Maintenant, l’évènement montrait que Nadav et Avihou étaient parés d’une grandeur particulière.

Nous en déduisons que la faute de Nadav et Avihou n’était pas si flagrante qu’elle puisse être considérée comme une faute ordinaire, qui n’aurait pas souligné l’importance particulière du Michkan.
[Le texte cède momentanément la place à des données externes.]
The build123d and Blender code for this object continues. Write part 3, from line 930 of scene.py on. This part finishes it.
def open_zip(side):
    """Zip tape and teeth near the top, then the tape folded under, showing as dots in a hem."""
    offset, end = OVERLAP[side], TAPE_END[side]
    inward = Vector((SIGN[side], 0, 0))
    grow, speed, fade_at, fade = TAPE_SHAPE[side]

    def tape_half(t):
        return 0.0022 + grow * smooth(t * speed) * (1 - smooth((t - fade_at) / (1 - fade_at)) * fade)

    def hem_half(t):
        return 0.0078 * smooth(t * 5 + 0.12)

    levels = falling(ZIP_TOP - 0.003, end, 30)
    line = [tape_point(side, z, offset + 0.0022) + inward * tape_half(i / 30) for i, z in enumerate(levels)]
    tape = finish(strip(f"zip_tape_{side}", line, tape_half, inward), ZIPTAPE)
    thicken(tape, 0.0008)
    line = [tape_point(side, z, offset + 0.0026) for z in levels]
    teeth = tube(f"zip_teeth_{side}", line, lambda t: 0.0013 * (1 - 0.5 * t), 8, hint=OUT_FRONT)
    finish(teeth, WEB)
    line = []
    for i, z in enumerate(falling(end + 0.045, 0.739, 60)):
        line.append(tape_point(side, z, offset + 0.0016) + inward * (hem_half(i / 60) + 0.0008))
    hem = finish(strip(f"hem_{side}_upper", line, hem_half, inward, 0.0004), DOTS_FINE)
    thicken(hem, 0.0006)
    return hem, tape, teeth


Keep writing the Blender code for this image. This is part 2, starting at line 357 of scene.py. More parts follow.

Il s’agit donc d’un “dérapage” comparable à celui qu’a évité Moché Rabénou : entrer dans le Michkan sans avoir reçu une invitation spéciale de Hachem.

Et quel est donc le sens du terme “Daat” dont nos ‘Hakhamim sanctionnent si sévèrement l’absence chez un Talmid ‘Hakham ?

Rav Yehouda Leib ‘Hasman (Or Yahel, Torah, Vezot Haberakha) développe que la Grandeur de la Torah tient dans son accomplissement et pas simplement dans son étude. De même que dans le domaine pratique, les théories les plus logiques aux yeux des inventeurs butent sur l’application concrète, et ne sont validées que si les faits les confirment, ainsi la réalité spirituelle est absolue, et seul le vécu concret des principes de la Torah peut vaincre les tentations du Yetser Hara (penchant du mal).

Le sentiment profond du cœur de l’homme ne s’éveille pas sous l’influence de la simple réflexion. Le réel est nécessaire pour toucher l’âme au plus profond.

Ainsi, l’entrée de Moché Rabénou dans le Michkan, pour bénéficier de l’influence de cet espace spirituel exceptionnel, ne pouvait s’accomplir qu’accompagnée de l’aide Divine. Faute de ce soutien, ce serait une démarche personnelle, qui serait en rupture avec le sens réel de cet endroit.

Rav Ye’hezkel Sarna (Daliot Ye’hezkel, vol. I, p.441) s’étonne de ce que le Michkan devait être accompagné d’un évènement si marquant que la mort de Nadav et Avihou pour atteindre l’épanouissement de sa Kedoucha. Il répond que la “Yir’a” (la Crainte respectueuse de Hachem) se décline à des niveaux progressifs, jusqu’à la “Yir’at ‘Hèt” – la crainte de la faute.

Les premiers stades sont la crainte de la punition, puis la crainte respectueuse face à Hachem.

Mais la conscience de la gravité de l’erreur si infime soit-elle, est nécessaire pour parachever l’élévation de l’homme dans son contact avec Hachem. Percevoir le besoin d’une autorisation pour pénétrer dans le Michkan, et la gravité d’une démarche spontanée était la “touche finale” indispensable pour marquer la dimension spéciale du Michkan, représentant la véritable réalité de la Création, même matérielle.

Si Moché Rabénou avait failli ne serait-ce qu’à cette retenue liée au “Dérekh Erets” (les “principes fondamentaux de la Création”, et non le “savoir vivre” des “civilisations” qui nous entourent, comme il est trop souvent traduit …), toute sa grandeur en aurait été affectée, au point qu’il aurait été justifié que Moché lui-même disparaisse pour cette erreur vénielle.

La Paracha vient ainsi nous apprendre à quel point le respect des principes fondamentaux de fonctionnement du monde, érigés par Hachem, est une condition rédhibitoire de la stature de l’homme.

Si grand que soit un Talmid ‘Hakham, si haut qu’il soit arrivé dans son approfondissement de la Torah, seul son comportement quotidien est la garantie de l’authenticité de son niveau.

La Torah, et l’accès au Michkan, siège de la Présence de Hachem dans le monde matériel, ne s’ouvrent que devant une approche dictée par la Mitsva, et non par l’ambition personnelle de grandir, même si elle est sincèrement motivée par la soif de spiritualité et non par la quête des honneurs.

Le Sefer Vayikra, avec l’assortiment des lois dédiées au Michkan et aux Korbanot, jointes aux lois régissant le comportement quotidien, est la clé d’une intégration réelle du spirituel dans la vie physique.